Le di al tío Stefan un beso de buenas noches y me fui del hospital, mirando con cuidado por cada puerta antes de salir y mezclándome con un numeroso grupo familiar que se marchaba del edificio. Inspeccioné el coche antes de abrir la puerta. No parecía que nadie lo hubiese cargado de dinamita.
Al dirigirme a Edens, iba pensando que lo que más me confundía era la conexión entre O'Faolin y las falsificaciones. Contrata a Novick a través de Pasquale. ¿Cómo es que conoce a Pasquale? ¿Cómo puede haber conocido un arzobispo panameño a un mafioso de Chicago? El caso es que contrata a Novick para apartarme de las falsificaciones. ¿Pero por qué? La única relación que se me ocurría era su antigua amistad con Pelly. Pero eso convertía a Pelly en responsable de las falsificaciones y aquello tampoco tenía sentido. La respuesta tenía que estar en el convento y tendría que esperar a que pasase el domingo antes de poder descubrirlo.

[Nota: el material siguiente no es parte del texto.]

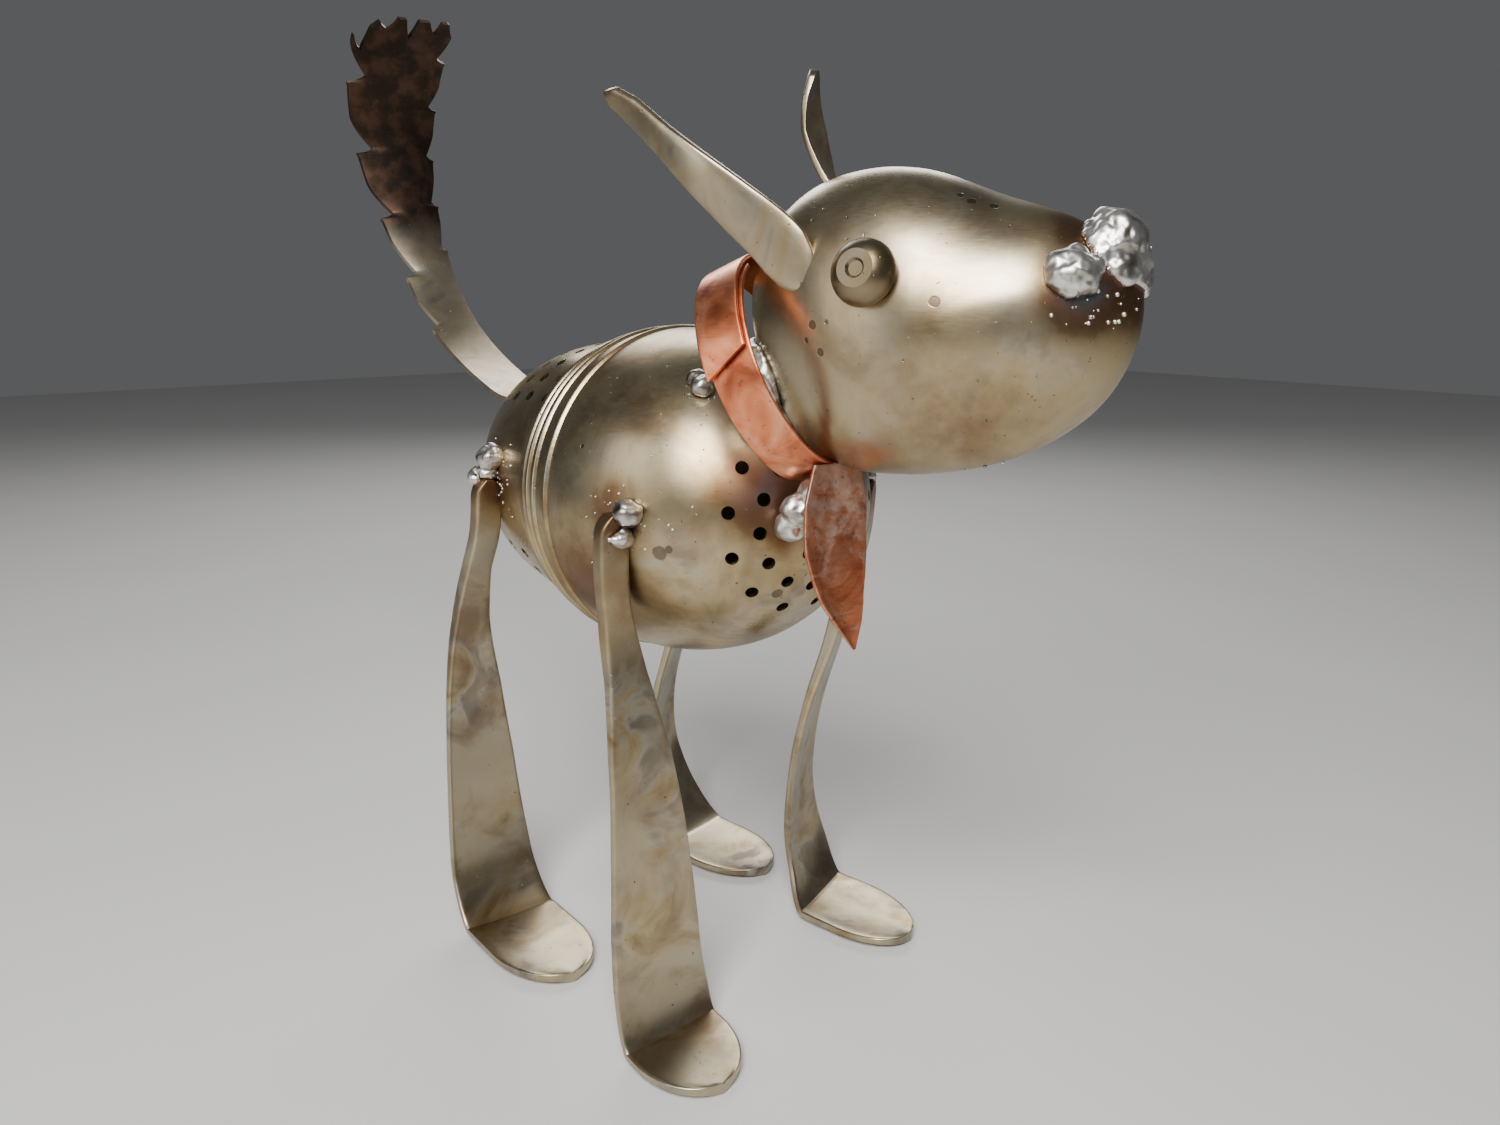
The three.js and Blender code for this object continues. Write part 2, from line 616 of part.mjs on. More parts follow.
function leafSolid(grow = 0) {
  const unit = leafLength / 100;
  const route = leafShape.map(([side, back, down]) => vec(side, back, -down).multiplyScalar(unit).add(leafTop));
  const width = through([[0, leafWidth * 0.8], [0.2, leafWidth], [0.45, leafWidth], [0.6, leafWidth * 0.88],
    [0.74, leafWidth * 0.7], [0.86, leafWidth * 0.44], [1, leafWidth * 0.06]]);
  return toSolid(strip({
    route, width, thickness: () => leafThickness, across: () => vec(0.98, -0.2, 0), steps: 13, grow,
  }));
}

// Finishes
const steel = { color: 0xb9b09a, metalness: 1, roughness: 0.3 };
const tinted = { color: 0x8f7c5e, metalness: 1, roughness: 0.34 };
const weldGrey = { color: 0x9a9a96, metalness: 1, roughness: 0.5 };
const copper = { color: 0xc8714a, metalness: 1, roughness: 0.25 };

const dog = new THREE.Group();

function addPiece(parent, name, shape, finish) {
  const geometry = shape.isBufferGeometry ? shape : toGeometry(shape);
  const mesh = new THREE.Mesh(geometry, new THREE.MeshStandardMaterial(finish));
  mesh.name = name;
  parent.add(mesh);
  return mesh;
}

// The ball is spun round its own middle and hung at its height
const ball = new THREE.Group();
ball.position.z = bodyHeight;
dog.add(ball);
addPiece(ball, 'body_front_cup', cut(frontCupSolid(), ...frontHoles()), steel);
addPiece(ball, 'body_rear_cup', cut(rearCupSolid(), ...rearHoles()), steel);

const clearOfBall = ballBlock(joinGap).translate([0, 0, bodyHeight]);

const legNames = Object.keys(legShapes);
legNames.forEach((name) => {
  addPiece(dog, name, mainBody(cut(legSolid(name), clearOfBall)), steel);
  const { hip, side, weld: [startBack, startUp, out] } = legShapes[name];
  const weld = drops(hipDrops.map(([back, up, size]) => {
    const y = hip + (startBack + back) * dropRadius;
    const radius = ballRadiusAt(y);
    const rise = ((startUp + up) * dropRadius) / ballRadius;
    const angle = side < 0 ? rise : Math.PI - rise;
    const place = vec(-Math.cos(angle) * radius, y, bodyHeight + Math.sin(angle) * radius);
    place.addScaledVector(ballNormal(y, angle), dropRadius * out);
    return [place.x, place.y, place.z, dropRadius * size];
  }));
  const clearOfLeg = legSolid(name, joinGap);
  addPiece(dog, name.replace('leg', 'weld'), mainBody(cut(weld, clearOfBall, clearOfLeg)), weldGrey);
});

addPiece(dog, 'tail', mainBody(cut(tailSolid(), clearOfBall)), tinted);

// Everything on the head sits in the head's own frame, turned to the dog's left
const head = new THREE.Group();
head.position.copy(collarPlace);
head.rotation.z = radians(neckTurn - 90);
dog.add(head);
head.updateMatrixWorld(true);
const toHead = head.matrixWorld.clone().invert();
const ballFromHead = clearOfBall.transform(toHead.elements);
const clearOfHead = headBlock(joinGap);
const headFromDog = clearOfHead.transform(head.matrixWorld.elements);
const clearOfCollar = collarSolid(joinGap);
const collarFromDog = clearOfCollar.transform(head.matrixWorld.elements);

addPiece(head, 'head_right_bowl', bowlSolid(-1), steel);
addPiece(head, 'head_left_bowl', bowlSolid(1), steel);
[['right', -1], ['left', 1]].forEach(([name, side]) => {
  const eye = addPiece(head, `eye_${name}`, eyeGeometry(), tinted);
  const [eyeX, eyeZ] = [15.7 * headUnit, 13.6 * headUnit];
  const normal = bowlNormal(eyeX, eyeZ, side);
  eye.quaternion.setFromUnitVectors(vec(0, 1, 0), normal);
  eye.position.copy(onBowl(eyeX, eyeZ, side)).addScaledVector(normal, joinGap * 2);
  addPiece(head, `ear_${name}`, mainBody(cut(earSolid(side), clearOfHead, clearOfCollar)), steel);
});

const nose = drops(noseDrops.map(([ahead, left, up, size]) => [
  ahead * headUnit, left * headUnit, up * headUnit, noseRadius * size,
]));
addPiece(head, 'nose', mainBody(cut(nose, clearOfHead)), weldGrey);

addPiece(head, 'collar', mainBody(cut(collarSolid(), ballFromHead, clearOfHead)), copper);

// Weld between the ball and the head inside the collar, mostly out of sight
const neckDrops = drops([[0.3, 0, 0], [0.52, 0.23, -0.29]].map(([back, left, up]) => {
  const place = neckAxis.clone().multiplyScalar(-back).addScaledVector(neckUp, up).multiplyScalar(collarRadius);
  return [place.x, place.y + left * collarRadius, place.z, collarRadius * 0.42];
}));
addPiece(head, 'neck_weld', mainBody(cut(neckDrops, ballFromHead, clearOfHead)), weldGrey);

// Drop of weld beside the collar, on the ball's right shoulder
const collarDropPlace = -0.64 * (bandWidth + frontDepth);
const collarDropAngle = radians(61);
const collarDropRadius = ballRadiusAt(collarDropPlace);
const collarDrops = drops([0, dropRadius].map((ahead) => [
  -Math.cos(collarDropAngle) * collarDropRadius - ahead * 0.4,
  collarDropPlace - ahead,
  bodyHeight + Math.sin(collarDropAngle) * collarDropRadius - ahead * 0.3,
  dropRadius * 0.8,
]));
addPiece(dog, 'collar_weld', mainBody(cut(collarDrops, clearOfBall, collarFromDog)), weldGrey);

addPiece(dog, 'collar_leaf', mainBody(cut(leafSolid(), headFromDog, collarFromDog)), copper);
const leafWeld = drops(leafDrops.map(([left, back, down, size]) => [
  leafTop.x + left * dropRadius,
  leafTop.y + back * dropRadius,
  leafTop.z - down * dropRadius,
  dropRadius * size,
]));
addPiece(dog, 'leaf_weld', mainBody(cut(leafWeld, clearOfBall, collarFromDog, leafSolid(joinGap))), weldGrey);

// The origin is on the table, under the middle of the dog's length and width
const box = new THREE.Box3().setFromObject(dog, true);
const middle = box.getCenter(vec(0, 0, 0));
dog.position.set(-middle.x, -middle.y, -box.min.z);

const model = new THREE.Group();
model.add(dog);
export default model;
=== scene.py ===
# %% [markdown]
# # A dog welded together from kitchen metal
# The real sculpture stands about 205 mm high. Its body is a perforated ball for tea, its legs and
# ears are spoon handles, its head is two serving spoon bowls set rim to rim, its tail is the
# toothed blade of a server, and a strip and a leaf of copper make the collar. Everything is held
# by small silver-grey welds. This script gives each of those pieces its fine shape and its metal.

# %% Load the frame
import math
import bmesh
import bpy
import numpy as np
from mathutils import Matrix, Vector


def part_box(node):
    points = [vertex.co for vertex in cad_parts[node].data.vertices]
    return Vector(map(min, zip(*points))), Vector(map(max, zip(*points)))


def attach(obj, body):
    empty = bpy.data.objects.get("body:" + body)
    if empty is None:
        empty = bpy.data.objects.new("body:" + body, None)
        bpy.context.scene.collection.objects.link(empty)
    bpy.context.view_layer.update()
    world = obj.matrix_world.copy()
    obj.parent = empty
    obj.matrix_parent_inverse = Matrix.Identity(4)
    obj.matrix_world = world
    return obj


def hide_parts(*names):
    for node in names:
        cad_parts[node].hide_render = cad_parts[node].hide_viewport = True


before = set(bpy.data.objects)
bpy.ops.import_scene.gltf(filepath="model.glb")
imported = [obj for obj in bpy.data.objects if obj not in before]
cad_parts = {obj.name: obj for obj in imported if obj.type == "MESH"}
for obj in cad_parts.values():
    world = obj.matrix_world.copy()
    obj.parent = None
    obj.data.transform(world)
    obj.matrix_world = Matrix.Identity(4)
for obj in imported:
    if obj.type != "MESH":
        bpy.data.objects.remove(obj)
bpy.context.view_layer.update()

# %% [markdown]
# ## One frame for every piece
# All shapes below are worked out in millimetres in the dog's own frame: x runs from the middle of
# the ball to the dog's left, y from the ball's seam to the tail, and z from the table up. The
# front cup tells where that frame lies, because its rear rim stands just behind the seam.

# %% The dog's own frame
MM = 0.001
RIM_BEHIND_SEAM = 1.5
JOIN_GAP = 0.3      # left between two pieces that touch
cup_low, cup_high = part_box("body_front_cup")
origin = np.array([(cup_low.x + cup_high.x) / 2, cup_high.y - RIM_BEHIND_SEAM * MM, 0])
BODY_HEIGHT = (cup_low.z + cup_high.z) / 2 / MM
print("ball's middle above the table, mm:", round(BODY_HEIGHT, 2))


def to_scene(points):
    return np.asarray(points, float) * MM + origin


def unit(vectors):
    vectors = np.asarray(vectors, float)
    return vectors / np.maximum(np.linalg.norm(vectors, axis=-1, keepdims=True), 1e-12)


def ease(value, start, end):
    """0 up to start, 1 from end on, and smooth between them."""
    share = np.clip((np.asarray(value, float) - start) / (end - start), 0, 1)
    return share * share * (3 - 2 * share)


def new_object(name, data):
    made = bpy.data.objects.new(name, data)
    bpy.context.scene.collection.objects.link(made)
    return made


# %% [markdown]
# ## Where the camera stood
# The photograph was taken from the dog's right, a little in front and slightly above. The lines of
# the table and the round seam of the ball fix the place, the way it looks and the width it sees.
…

De vuelta en el Bellerophon, conecté el teléfono a la clavija. Mi servicio de contestador me dijo que Ferrant me había llamado, y también el detective Finchley.
Llamé primero a Roger. Parecía hundido.
– Ha habido un giro muy preocupante en este intento de adquisición. O quizá haya sido un alivio. Alguien ha dado un paso al frente y ha registrado una propiedad de un cinco por ciento en el SEC.
Había estado encerrado con la directiva de Ajax durante todo el día hablando de ello. Otro de los socios de Scupperfield y Plouder iba a venir al día siguiente. Roger quería cenar conmigo y pedir mi opinión, si es que tenía alguna.
Le dije que nos podíamos ver. A falta de otra cosa, eso me proporcionaría algo que pensar hasta el lunes.
Mientras dejaba correr el agua de la bañera, hice la otra llamada. El detective Finchley ya se había ido, pero Mallory aún estaba allí.
– Tu abogado dice que estás dispuesta a hacer una declaración acerca de Stefan Herschel -gruñó.
Me ofrecí a ir a verle a primera hora de la mañana del lunes.
– ¿Qué quería el detective Finchley?
Bobby me dijo a regañadientes que podía ir a recoger mi pistola. Se la había devuelto la policía de Skokie. Pero confiscaban las ganzúas. A Bobby le dolía físicamente tener que hablarme de la pistola. No quería que la llevase, no quería que estuviese metida en el negocio de los detectives, quería que viviese en Bridgeport o en Melrose con seis niños y, a poder ser, un marido.